Friday, February 10, 2012

history is a slice of life


into the rocks
As much as it's a tourist hive, I admit to an increasing fondness for this area of Sydney, a city I frequently visit but in which I rarely feel at home. The Rocks has never exactly beckoned, but twice now it has simply happened to me, presenting itself suddenly with a quietude, a gravitas, piece by piece like the stone blocks that create its centuries old buildings. Cast up against the cargo-pants-and-visor-filled Circular Quay and the terribly ordinary CBD streets, the area is an anachronism, literally the past carried through into the present. I feel ghostly walking the narrow steps and beneath the hulking arch of stone that is cut from the hill. Am I haunting or being haunted? That part is unclear.

a play at the wharf
Beside the early 19th-century world of the Rocks, the redeveloped, formerly industrial wharf area has become a contemporary docking space for Sydney’s literary, arts and theatre scenes. In the modernised shell of a disused 1950s warehouse, a surreal transformation takes place on stage. A salary-man crawls through a tunnel from Tokyo to a small town in the Northern Territory. The town is terrorised by a crocodile, who is a man, who is a crocodile. School girls learn about love and creativity; older women reminisce about a lost past. The earth is traumatised by a quarry, which is a disfiguration. A portal to other worlds. A scar on the land that reminds of Australia’s own scars, of a national kind. Some of this history was also played out in the Rocks around us.

pop-ups
It is a night spent viewing a contemporary play by an expat Australian come home, in a building that is an old soul sheltering a new (or the new reviving the old), in an area both industrial and chic, in a city both garish and sombre.

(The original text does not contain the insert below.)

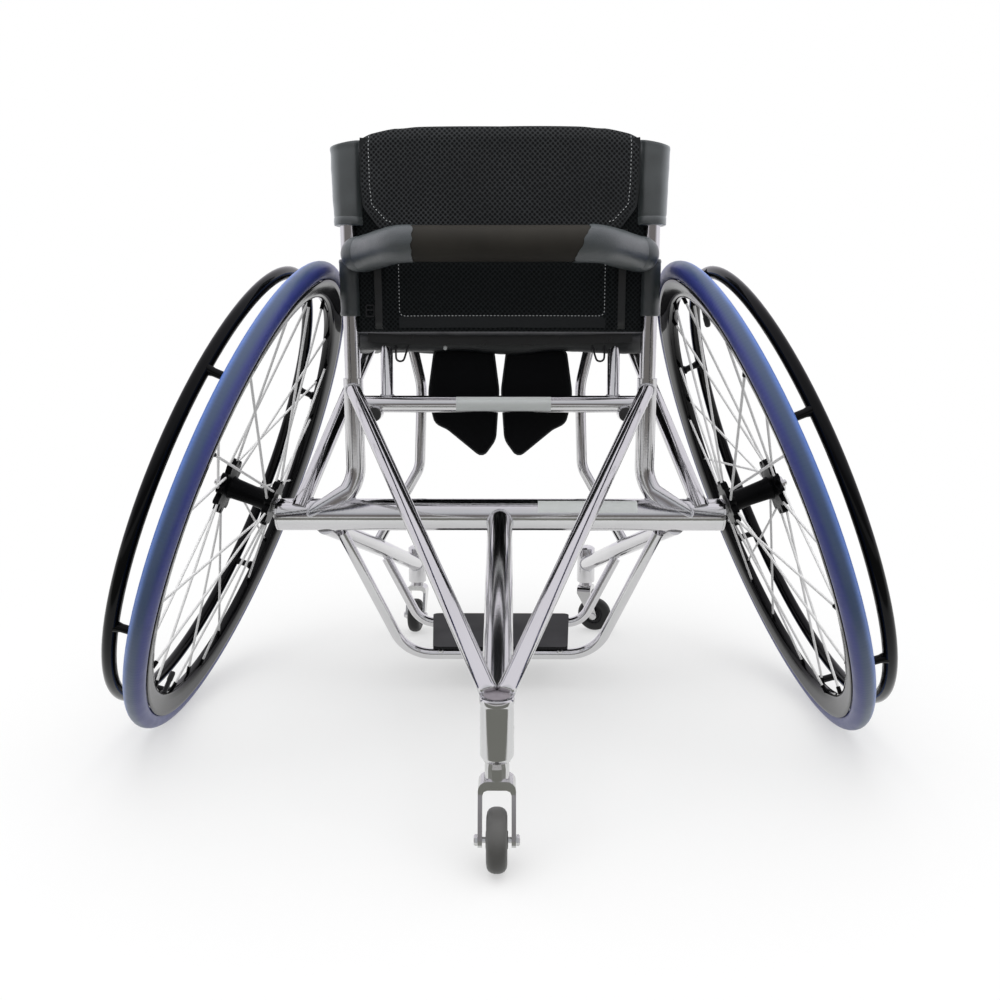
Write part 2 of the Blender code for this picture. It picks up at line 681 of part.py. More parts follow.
def caster(name, place, swivel_deg, trail, wheel_r, half_out, crown_top, neck_top, stem_top):
    """A fork with its stem, a wheel and the axle bolt, about the swivel axis."""
    swivel = math.radians(swivel_deg)
    frame = frame_empty(name + "_swivel", place, (0, 0, 1), (-math.sin(swivel), math.cos(swivel), 0))
    leg, crown_thick = 0.0042, 0.0085
    front = fork_outline_front(half_out, leg, crown_top, crown_thick, 0.012)
    fork = flat_prism(name + "_fork", front, 0.04, "satin_metal")
    fork.rotation_euler = (math.pi / 2, 0, 0)
    fork.parent = frame
    side_view = fork_outline_side(trail, wheel_r, crown_top, crown_thick, 0.0115, 0.0070)
    side = flat_prism(name + "_fork_side", side_view, 0.03)
    side.rotation_euler = (math.pi / 2, 0, math.pi / 2)
    side.parent = frame
    neck = [(0, stem_top), (STEM_R, stem_top), (STEM_R, neck_top), (0.0108, neck_top),
            (0.0118, neck_top - 0.0055), (0.0118, crown_top - 0.002), (0, crown_top - 0.002)]
    stem = turned(name + "_stem", neck, 16)
    stem.parent = frame
    hole = solid_rod(name + "_axle_hole", (-0.03, trail, wheel_r), (0.03, trail, wheel_r), 0.0034, 12)
    hole.parent = frame
    cut(fork, side, operation="INTERSECT")
    cut(fork, stem, operation="UNION")
    cut(fork, hole)
    wheel_and_bolt(name, frame, trail, wheel_r, half_out)


def wheel_and_bolt(name, frame, trail, wheel_r, half_out):
    centre = (0, trail, wheel_r)
    half = CASTER_WHEEL_WIDTH / 2
    outer_r = wheel_r / math.cos(math.pi / CASTER_STEPS)
    side_face = [(0.0036, half + 0.0006), (0.0085, half + 0.0006), (outer_r - 0.0095, half),
                 (outer_r - 0.0030, half - 0.0022), (outer_r, half - 0.0080)]
    profile = side_face + [(radius, -height) for radius, height in reversed(side_face)]
    wheel = turned(name + "_wheel", profile, CASTER_STEPS, "black_rubber", True)
    wheel.location = centre
    wheel.rotation_mode = "ZYX"
    wheel.rotation_euler = (0, math.pi / 2, math.pi / CASTER_STEPS)
    wheel.parent = frame
    face = half_out + GAP
    profile = [(0, face + 0.0034), (0.0046, face + 0.0034), (0.0056, face + 0.0022), (0.0056, face),
               (0.0030, face), (0.0030, -face), (0.0056, -face), (0.0056, -face - 0.0022),
               (0.0046, -face - 0.0034), (0, -face - 0.0034)]
    bolt = turned(name + "_axle_bolt", profile, 8, "satin_metal")
    bolt.location = centre
    bolt.rotation_euler = (0, math.pi / 2, 0)
    bolt.parent = frame


def casters():
    neck_top = CASTER_BARREL_FOOT_Z - GAP
    for side_name, side in SIDES.items():
        place = (side * CASTER_STEM_X, CASTER_STEM_Y, 0)
        caster("caster_" + side_name, place, CASTER_SWIVEL_DEG[side_name], CASTER_TRAIL, CASTER_WHEEL_R,
               0.0170, 0.0805, neck_top, 0.1365)
    caster("antitip", (0, ANTITIP_STEM_Y, 0), 180.0, ANTITIP_TRAIL, ANTITIP_WHEEL_R, 0.0181, 0.0850, 0.1022, 0.152)


def front_down_tubes():
    """Light tubes from the seat rails, cranked outwards at the foot to the caster arms."""
    for side_name, side in SIDES.items():
        y = DOWN_TUBE_Y
        corners = [(0.1920, y, SEAT_Z), (0.1330, y, SEAT_Z), (0.1180, y, 0.4350), (0.1228, y, 0.3130),
                   (0.1900, y, 0.1950)]
        route = rounded_route(mirrored(corners, side), [0.016, 0.100, 0.045], 4)
        part = tube("front_down_tube_" + side_name, route, LIGHT_TUBE_R, 10)
        cut(part, BLOCKS["seat_frame"], BLOCKS["caster_arm_" + side_name])


def foot_hoops():
    rear = [(-0.2125, 0.0200, 0.2450), (-0.1340, REAR_HOOP_Y, HOOP_Z), (0.1340, REAR_HOOP_Y, HOOP_Z),
            (0.2125, 0.0200, 0.2450)]
    part = tube("rear_foot_hoop", rounded_route(rear, 0.055, 4), FOOT_TUBE_R, 10)
    cut(part, BLOCKS["caster_arm_left"], BLOCKS["caster_arm_right"])
    front = [(-0.1810, FRONT_HOOP_Y, 0.1640), (-0.1276, FRONT_HOOP_Y, HOOP_Z), (0.1276, FRONT_HOOP_Y, HOOP_Z),
             (0.1810, FRONT_HOOP_Y, 0.1640)]
    part = tube("front_foot_hoop", rounded_route(front, 0.038, 4), FOOT_TUBE_R, 10)
    cut(part, BLOCKS["caster_arm_left"], BLOCKS["caster_arm_right"])


def footplate():
    """A thin plate on the two hoops, wider at the toes, with rounded corners."""
    middle_y = (FOOTPLATE_REAR_Y + FOOTPLATE_FRONT_Y) / 2
    half_y = (FOOTPLATE_FRONT_Y - FOOTPLATE_REAR_Y) / 2
    corner = 0.009
    outline = []
    for sign_x, sign_y, start in ((1, 1, 0), (-1, 1, 90), (-1, -1, 180), (1, -1, 270)):
        half_x = FOOTPLATE_FRONT_HALF if sign_y > 0 else FOOTPLATE_REAR_HALF
        centre = (sign_x * (half_x - corner), sign_y * (half_y - corner))
        outline += arc_points(centre, corner, start, start + 90, 3)
    plate = flat_prism("footplate", outline, FOOTPLATE_THICK / 2, "carbon_plate")
    plate.location = (0, middle_y, FOOTPLATE_TOP_Z - FOOTPLATE_THICK / 2)


def post_point(side, z):
    """A point on a backrest post's axis."""
    return Vector((side * POST_X, AXLE_Y - (z - RECEIVER_TOP_Z) * math.tan(RECLINE), z))


def backrest_posts():
    for side_name, side in SIDES.items():
        start, end = post_point(side, POST_FOOT_Z), post_point(side, POST_TOP_Z)
        solid_rod("back_post_" + side_name, start, end, POST_R, 16, "polished_tube")


def post_sleeves():
    """Vinyl sleeves on the posts: a slim lower pair, and the wide upper pair of pads."""
    for side_name, side in SIDES.items():
        low, high = [post_point(side, z) for z in LOWER_SLEEVE_Z]
        lower = tube("lower_sleeve_" + side_name, [low, high], LOWER_SLEEVE_R, 16, "black_vinyl")
        reach = (high - low) * 0.3
        cut(lower, solid_rod("lower_sleeve_bore_" + side_name, low - reach, high + reach, POST_R + GAP, 16))
        bottom, top = [post_point(side, z) for z in UPPER_SLEEVE_Z]
        half = Vector((*UPPER_SLEEVE_HALF, (top - bottom).length / 2))

        def slope(place, side=side, half=half):
            up = max(0.0, place.z / half.z)
            flare = 0.88 + 0.12 * (place.z / half.z + 1) / 2
            return Vector((place.x * flare, place.y, place.z - up * 0.20 * side * place.x))

        pad = soft_block("upper_sleeve_" + side_name, half, (1, 1, 2), "black_vinyl", slope, (1, 1, 0.5))
        pad.location = (bottom + top) / 2 + Vector((side * 0.0004, 0, 0))
        pad.rotation_euler = (RECLINE, 0, 0)
        bore = solid_rod("sleeve_bore_" + side_name, post_point(side, 0.60), post_point(side, POST_TOP_Z + GAP),
                         POST_R + GAP, 16)
        cut(pad, bore)


def soft_block(name, half, cuts, material, bend, spread=(1, 1, 1)):
    """A padded form from a coarse block cage. A spread under 1 moves the loops out and sharpens the rim."""
    shape = bmesh.new()
    bmesh.ops.create_cube(shape, size=2.0)
    for axis, count in enumerate(cuts):
        edges = []
        for edge in shape.edges:
            span = edge.verts[0].co - edge.verts[1].co
            if abs(span[axis]) > 1e-6 and all(abs(span[i]) < 1e-6 for i in range(3) if i != axis):
                edges.append(edge)
        bmesh.ops.subdivide_edges(shape, edges=edges, cuts=count, use_grid_fill=True)
    for vert in shape.verts:
        place = [math.copysign(abs(vert.co[i]) ** spread[i], vert.co[i]) * half[i] for i in range(3)]
        vert.co = bend(Vector(place))
    shape.normal_update()
    bmesh.ops.recalc_face_normals(shape, faces=shape.faces)
    part = mesh_part(name, shape, material)
    soften = part.modifiers.new("soften", "SUBSURF")
    soften.levels = 1
    soften.render_levels = 1
    return part


def grab_bar():
    """A padded bar behind the back, bent forwards to end in round caps against the posts."""
    y, z = -0.0325, 0.6045
    cap = [(x, y, z) for x in (GRAB_TIP_X, 0.1930, 0.1870, 0.1790)]
    bends = rounded_route([cap[-1], (0.1690, y, z), (0.1180, -0.0980, 0.6100), (0, -0.0980, 0.6100)],
                          [0.010, 0.034], 3)
    half = [Vector(place) for place in cap[:-1]] + bends[:-1]
    route = [Vector((-place.x, place.y, place.z)) for place in half] + half[::-1]
    swell = [math.sqrt(1 - (max(0.0, abs(place.x) - GRAB_CAP_X) / 0.034) ** 2) for place in route]
    tube("grab_bar", route, GRAB_BAR_R, 12, "black_vinyl", swell)


def back_plane_y(z):
    return AXLE_Y - (z - RECEIVER_TOP_Z) * math.tan(RECLINE)


def back_panels():
    """The back pad sags rearwards between the posts. A cover hangs over its top."""

    def pad_form(place):
        across = min(1.0, abs(place.x) / BACK_PAD_HALF_WIDTH)
        low_share = min(1.0, max(0.0, -place.z / 0.040 + 0.1))
        return Vector((place.x * (1 + 0.045 * low_share), place.y - BACK_SAG * (1 - across ** 2), place.z))

    low, high = BACK_PAD_Z
    middle = (low + high) / 2
    half = Vector((BACK_PAD_HALF_WIDTH, 0.0120, (high - low) / 2))
    pad = soft_block("back_pad", half, (4, 0, 3), "black_mesh", pad_form, (0.6, 1, 0.8))
    pad.location = (0, back_plane_y(middle) + 0.002, middle)
    pad.rotation_euler = (RECLINE, 0, 0)

    def cover_form(place):
        across = min(1.0, abs(place.x) / BACK_COVER_HALF_WIDTH)
        up = place.z / half.z
        corner = 0.020 * max(0.0, -up - 0.4) / 0.6 * across ** 4
        width = 1 + 0.005 * up
        bow = 1 - across ** 2
        return Vector((place.x * width - math.copysign(corner, place.x), place.y - BACK_SAG * bow,
                       place.z + 0.002 * bow * max(0.0, up)))

    low, high = BACK_COVER_Z
    middle = (low + high) / 2
    half = Vector((BACK_COVER_HALF_WIDTH, 0.0036, (high - low) / 2))
    cover = soft_block("back_cover", half, (4, 0, 2), "black_mesh", cover_form, (0.5, 1, 0.6))
    cover.location = (0, back_plane_y(middle) - 0.0175, middle)
    cover.rotation_euler = (RECLINE, 0, 0)


def seat_sling():
    """A taut sling on the seat hoop, with a slight dip."""
    half = Vector((SEAT_HALF_WIDTH - 0.002, (SEAT_FRONT_Y - SEAT_REAR_Y) / 2 + 0.004, 0.0030))

    def dip(place):
        across = 1 - (place.x / half.x) ** 2
        along = 1 - (place.y / half.y) ** 2
        return Vector((place.x, place.y, place.z - 0.003 * across * along))

    sling = soft_block("seat_sling", half, (3, 3, 0), "black_mesh", dip, (0.7, 0.7, 1))
    sling.location = (0, (SEAT_FRONT_Y + SEAT_REAR_Y) / 2 + 0.002, SEAT_Z + SEAT_TUBE_R + half.z + 0.0005)


def leg_flaps():
    """Two padded flaps hung under the seat's rear tube, cut away outwards to rounded tips."""
    corners = [(0.0095, 0.4885), (0.0868, 0.4885), (0.0955, 0.4280), (0.0870, 0.3915), (0.0700, 0.3835),
               (0.0240, 0.3455), (0.0070, 0.3690), (0.0025, 0.4350)]
    radii = [0.006, 0.008, 0.060, 0.014, 0.024, 0.008, 0.026, 0.060]
    for side_name, side in SIDES.items():
        route = rounded_route([(side * x, z, 0) for x, z in corners], radii, 3, closed=True)
        flap = flat_prism("leg_flap_" + side_name, [(place.x, place.y) for place in route], FLAP_HALF_THICK,
                          "black_mesh")
        flap.location = (0, SEAT_REAR_Y + 0.006, 0)
        flap.rotation_euler = (math.pi / 2, 0, 0)
        rounding = flap.modifiers.new("rounding", "BEVEL")
        rounding.width = 0.0038
        rounding.segments = 2
        rounding.limit_method = "ANGLE"
        rounding.angle_limit = math.radians(60)


def wheels():
    for side_name in SIDES:
        frame = wheel_frame(side_name)
        tyre(side_name, frame)
        rim(side_name, frame)
        handrim(side_name, frame)
        hub(side_name, frame)
        axle(side_name, frame)
        camber_plug(side_name)


def chassis():
    camber_tube()
    for side_name in SIDES:
        receiver(side_name)
    antitip_housing()
    v_stays_and_boom()
    cross_bar()
    seat_frame()
    side_tubes()
    rear_struts()
    caster_housings()
    caster_arms()
    stem_bushes()
    front_down_tubes()
    foot_hoops()
    footplate()


def upholstery():
    post_sleeves()
    grab_bar()
    back_panels()
    seat_sling()
    leg_flaps()


chassis()
wheels()
casters()
backrest_posts()
upholstery()
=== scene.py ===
import json
import math

import bmesh
import bpy
from bpy.props import FloatProperty, IntProperty, PointerProperty
from mathutils import Matrix, Vector, noise
from mathutils.bvhtree import BVHTree


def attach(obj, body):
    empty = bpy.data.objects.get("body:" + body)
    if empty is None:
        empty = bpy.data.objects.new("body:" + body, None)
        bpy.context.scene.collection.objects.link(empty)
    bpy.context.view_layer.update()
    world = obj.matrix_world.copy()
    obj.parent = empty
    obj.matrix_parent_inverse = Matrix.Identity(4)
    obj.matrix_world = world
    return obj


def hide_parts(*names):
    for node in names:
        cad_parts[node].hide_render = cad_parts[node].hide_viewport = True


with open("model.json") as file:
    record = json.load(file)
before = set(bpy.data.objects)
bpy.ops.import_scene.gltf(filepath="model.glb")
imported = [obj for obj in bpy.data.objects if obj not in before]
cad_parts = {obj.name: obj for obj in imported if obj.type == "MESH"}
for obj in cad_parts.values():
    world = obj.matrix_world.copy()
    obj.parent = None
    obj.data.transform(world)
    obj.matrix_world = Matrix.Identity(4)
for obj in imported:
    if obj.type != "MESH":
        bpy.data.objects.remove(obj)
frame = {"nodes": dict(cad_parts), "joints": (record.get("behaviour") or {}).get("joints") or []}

bl_info = {
    "name": "Court wheelchair looks",
    "version": (1, 0, 0),
    "blender": (4, 5, 0),
    "location": "View3D > Sidebar > Court Chair",
    "description": "Dresses the packed court wheelchair with detailed pieces, finishes and a studio",
    "category": "Object",
}

SIDES = {"left": -1.0, "right": 1.0}
JOINTS = {joint["name"]: joint for joint in frame["joints"]}
MATERIALS = {}
TREES = {}
BACK = {}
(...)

The after-show drinks are held at a wharfside pop-up bar. The very term ‘pop up’ makes me think of children’s books with paper cut-outs rising from the pages. Fragile constructions too easily ripped. Many conversations are given air and then left hanging in the night. Too much champagne is consumed. Against this transient scene, the steel arch of the Harbour Bridge illuminates green against the dark sky, propped solidly on its stocky bearings.